The area was carpeted "gray card gray."
The walls were painted Munsell N-8.
Table tops were medium gray plastic.
Computer monitor desktops were set to a medium dark gray. Screensavers were left off, because we wanted monitors stable all day.
The drop ceiling was high enough not to influence peripheral vision.
The area was lit very dimly with 5000K GE Chroma 50 fluorescent tubes in fixtures bounced upwards, for an indirect, diffused light.
Monitors were equipped with blinders.
Operators wore gray smocks.
Operators were color tested with the Munsell Color Test — The $750 tile test, not the freebie at
https://www.xrite.com/hue-test (which you should try, anyway!).
We calibrated a master monitor. Then we calibrated all the other monitors to the same aims. We did this weekly during our busy months.

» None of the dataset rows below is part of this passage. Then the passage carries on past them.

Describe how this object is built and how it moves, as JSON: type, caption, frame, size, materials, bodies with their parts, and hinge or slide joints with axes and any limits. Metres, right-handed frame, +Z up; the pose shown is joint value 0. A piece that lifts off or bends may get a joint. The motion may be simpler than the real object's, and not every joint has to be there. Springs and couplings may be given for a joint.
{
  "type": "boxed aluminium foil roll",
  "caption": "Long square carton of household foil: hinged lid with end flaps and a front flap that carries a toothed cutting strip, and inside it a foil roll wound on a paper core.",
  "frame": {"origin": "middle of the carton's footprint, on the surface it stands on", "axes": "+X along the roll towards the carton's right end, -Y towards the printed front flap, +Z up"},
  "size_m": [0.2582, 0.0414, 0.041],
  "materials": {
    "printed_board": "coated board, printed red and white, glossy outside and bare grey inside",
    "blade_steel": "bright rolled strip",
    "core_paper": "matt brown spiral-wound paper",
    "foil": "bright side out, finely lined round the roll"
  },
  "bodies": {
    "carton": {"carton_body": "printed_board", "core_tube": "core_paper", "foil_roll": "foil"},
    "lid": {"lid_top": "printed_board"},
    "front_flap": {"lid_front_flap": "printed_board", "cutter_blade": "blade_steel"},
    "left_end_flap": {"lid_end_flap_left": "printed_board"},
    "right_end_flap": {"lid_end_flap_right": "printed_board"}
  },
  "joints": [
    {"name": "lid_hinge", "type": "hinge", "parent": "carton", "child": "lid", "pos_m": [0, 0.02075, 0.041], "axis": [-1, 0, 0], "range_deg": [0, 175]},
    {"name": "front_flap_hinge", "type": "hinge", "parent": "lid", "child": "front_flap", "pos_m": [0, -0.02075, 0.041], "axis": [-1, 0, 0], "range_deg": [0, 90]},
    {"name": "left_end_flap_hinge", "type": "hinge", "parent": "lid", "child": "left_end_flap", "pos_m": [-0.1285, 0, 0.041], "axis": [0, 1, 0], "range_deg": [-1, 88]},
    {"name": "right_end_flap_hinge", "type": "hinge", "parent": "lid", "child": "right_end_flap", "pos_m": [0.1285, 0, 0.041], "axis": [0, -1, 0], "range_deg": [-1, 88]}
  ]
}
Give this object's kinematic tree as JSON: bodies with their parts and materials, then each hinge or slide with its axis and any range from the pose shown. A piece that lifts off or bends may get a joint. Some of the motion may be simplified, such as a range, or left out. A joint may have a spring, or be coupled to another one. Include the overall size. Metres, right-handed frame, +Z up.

That's pretty anal-retentive stuff, right? Well, we were buying Kodak paper by the tractor trailer load, so NOT paying attention to that stuff led to expensive remakes. We processed millions school portrait packages every Fall, so every minute of labor counted against both the bottom line and on-time delivery.
A $160 to $200 calibration kit will do wonders for your entire workflow. If you can't trust your monitor, you can't trust that your printer or lab will deliver what you expect.
NO monitor stays accurate over time. I calibrate monthly, at a minimum, and before every large batch of color correction tasks (whether for video or stills).